Swiss tax authorities announced they’d shared details on 2 million accounts with other countries for the first time as part of rules on information exchanges introduced last year. Then last week Switzerland’s Supreme Court said a former Julius Baer Group Ltd. executive didn’t break secrecy rules, ruling Swiss law didn’t apply at the Cayman Islands unit where he worked.

“Bank secrecy used to be sacrosanct even in Switzerland, but now with automatic exchange of information agreements kicking in and then this decision, we see that’s being steadily eroded,” said Kern Alexander, chair of finance and law at the University of Zurich.

It’s been a rough few years for Switzerland’s banks and confidentiality. U.S. prosecutors in 2013 opened a program allowing Swiss banks to come clean on American clients evading taxes in exchange for leniency.

Credit Suisse Group AG paid a $2.6 billion fine and more than 80 other Swiss banks coughed up over $1.3 billion in penalties. The 272-year old Wegelin & Co. was forced to close after striking its deal with the U.S.

Vontobel Holding AG, a Swiss bank founded 94 years ago, has taken a different approach. It’s registered an entity with the U.S. Securities and Exchange Commission that focuses on wealthy clients liable for U.S. taxes, Bloomberg reported. On Friday, it took over $1.2 billion in U.S. client assets from a Swiss rival.

While the bad October started with the government’s data transfers, the Baer ruling raises difficult questions about how Swiss banks can in future control the flow of information out of tax havens around the globe. Lenders had been able to safeguard foreign clients’ anonymity through the nation’s legendary bank secrecy laws.

According to Article 47 of the Swiss Banking Act first crafted in 1934, anyone who divulges clients’ secrets can be sentenced to five years in prison. The rule was used to convict self-described whistleblower Herve Falciani who gave stolen information about HSBC Holdings Plc clients to French tax authorities.

But last week the Supreme Court put clear geographic limits on Article 47 when it upheld the acquittal of Rudolf Elmer, a Swiss accountant who worked at a Baer unit in the Cayman Islands.
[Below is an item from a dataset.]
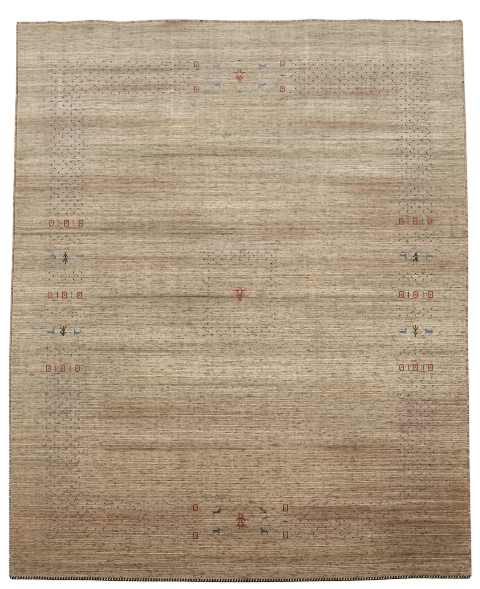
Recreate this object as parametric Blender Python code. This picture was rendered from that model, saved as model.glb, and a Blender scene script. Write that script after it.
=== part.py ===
"""Loom-woven gabbeh rug, lying flat, pile side up.

Units are metres, +Z is up, +Y runs along the rug towards its top end and +X
towards its right-hand side.  The underside lies in the plane z = 0 and the
rug's bounding box is centred on the Z axis.

Five pieces: the piled cloth itself, the two overcast side cords (selvedges)
and the two overcast end bindings.
"""

import math
from collections import namedtuple

import bmesh
import bpy
from mathutils import Vector

# --- driving dimensions -------------------------------------------------------

WIDTH = 2.440              # nominal loom width, outside the side cords
LENGTH = 3.010             # nominal length, outside the end bindings
PILE_TOP = 0.0120          # foundation about 3 mm and pile about 9 mm
FOUNDATION = 0.0055        # height of the upright edge of the cloth
EDGE_ROLL = 0.0100         # how far in the pile rounds over at its edge

CORD_WIDTH = 0.0100        # overcast cord, across
CORD_HEIGHT = 0.0100       # overcast cord, upwards
CORD_SIDES = 12            # facets round the cord
GAP = 0.0003               # clearance between pieces

BODY_COLUMNS = 34          # even columns across the cloth, before the creases
BODY_ROWS = 22             # rows along the cloth

PILE_WAVE = 0.0005         # slight rise and fall of the pile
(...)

The court said that secrecy rules stop at the border and don’t apply to Swiss lenders’ far-flung entities around the world.

‘Not Exportable’

“Banking secrecy is not exportable,” Judge Laura Jacquemoud-Rossari said in the Elmer ruling.

The verdict was delivered after Jacquemoud-Rossari and the other judges expressed their opinions at a public hearing, an unusual format that shows it was intended for a broader audience, said Ursula Cassani, a University of Geneva law professor.

“It’s a precedent as precedents go in Switzerland,” Cassani said.

Swiss banks rely on foreign units in the Caribbean and Channel Islands to attract wealthy offshore customers. Some of the units are created as locally-domiciled entities both to limit a bank’s legal exposure and also to cut its corporate tax bill. But trying to tap those benefits while also invoking Article 47 is greedy, says the University of Zurich’s Alexander.

“They want the limited liability, the tax advantages such a structure offers and then they want to have extraterritorial application of Swiss bank secrecy law,” says Alexander. “It’s trying to have your cake and eat it too, to put it mildly.”

The unpleasant October surprises could continue beyond Halloween. UBS is on trial in Paris over accusations it illegally sent Swiss employees across the border to poach clients -- and launder undeclared money. The Zurich-based bank rejects the allegations.

Silver Lining?

There may be a silver lining if the Elmer case motivates Swiss banks to bring operations and clients back “home,” says Daniel Zuberbuehler, the former head of the Swiss Federal Banking Commission.

“It’s certainly not good when someone gets away with behaving rather unproperly,” he said. “If they want to offer them the maximum protection, they’ll have to tell them: ‘Keep your account in Switzerland, we’re no longer giving you an offshore account.’ So that might even bring business back home.”